From the very first action sequence, there’s a style and a pacing that feels fresh, original, and impressive. Every single frame explains the actions in a clear, directed manner that even ‘Avengers: Infinity War’ struggles to do in its big action set pieces. This shows the ability that Brad Bird has to strip down every single detail that confuses the audience, using the camera from different angles to establish the movement.

The action sequences that ‘The Incredibles 2’ delivers has a clear through line and art direction that make them unique and different. The fight scene between Screenslaver and Elastigirl is one of the most impressive animation I’ve scene in a while, with and art direction that makes it unique.

Which is exactly what many action sequences miss in other superhero films. It isn’t only about the action sequence, but about how you can deliver insightful information and make it visually interesting besides the camera movement.

In this area, ‘The Incredibles 2’ gets an A+.

Pure Pixar Comedy

This film has so much comedy without feeling like the kind of comedy you could be used to from a Marvel film. Jack-Jack steals the show when we talk about comedy, but there are many subtle details and gags in the movie. What makes them original is that the comedy relates to the story and the gags are true to the situations of each character.

The interactions between Edna Mode and Jack-Jack are one of the highlights, creating a unique relationship to both characters. This is a clear example of how situations could be created in such a way to create funny moments that have more legs beyond the simple laughter.

It Is A Genre Film, Not An Animated Film

Brad Bird has created an action packed genre movie while using animation as a medium. This is something that gives ‘The Incredibles 2’ its own identity.
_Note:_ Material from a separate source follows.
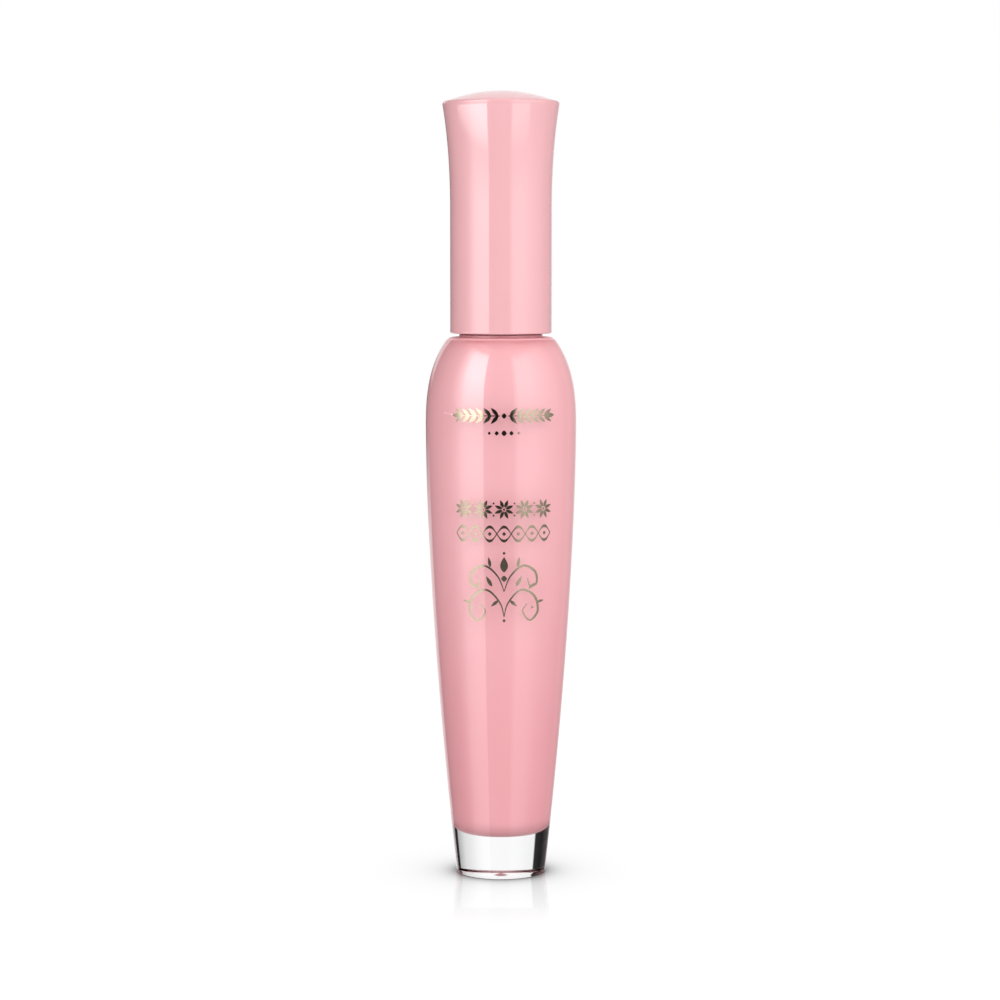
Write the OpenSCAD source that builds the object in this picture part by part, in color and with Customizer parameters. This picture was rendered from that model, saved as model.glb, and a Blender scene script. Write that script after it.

It still feels like a Pixar film, but it deviates in many ways.

A Compelling Villain

In a world were superhero films are filled with disposable enemies, ‘The Incredibles 2’ has a villain that has a clear intention that relates to the conflict suggested throughout the film of legalizing supers. Evelyn Deavor fights against it with smart plans that really cornered the main characters in compelling ways.

Popcorn Fun

In the end, this is a fun film for everyone to enjoy. Even though the plot leads to some deep themes, it all works in favor of the story development. Many people will consider it is a superior film than its predecessor, others will think it lives up to the first film. It doesn’t matter what you think, this is a well written and spectacularly directed film from Brad Bird, whose taste for action movies has been translated from live action to the animated medium.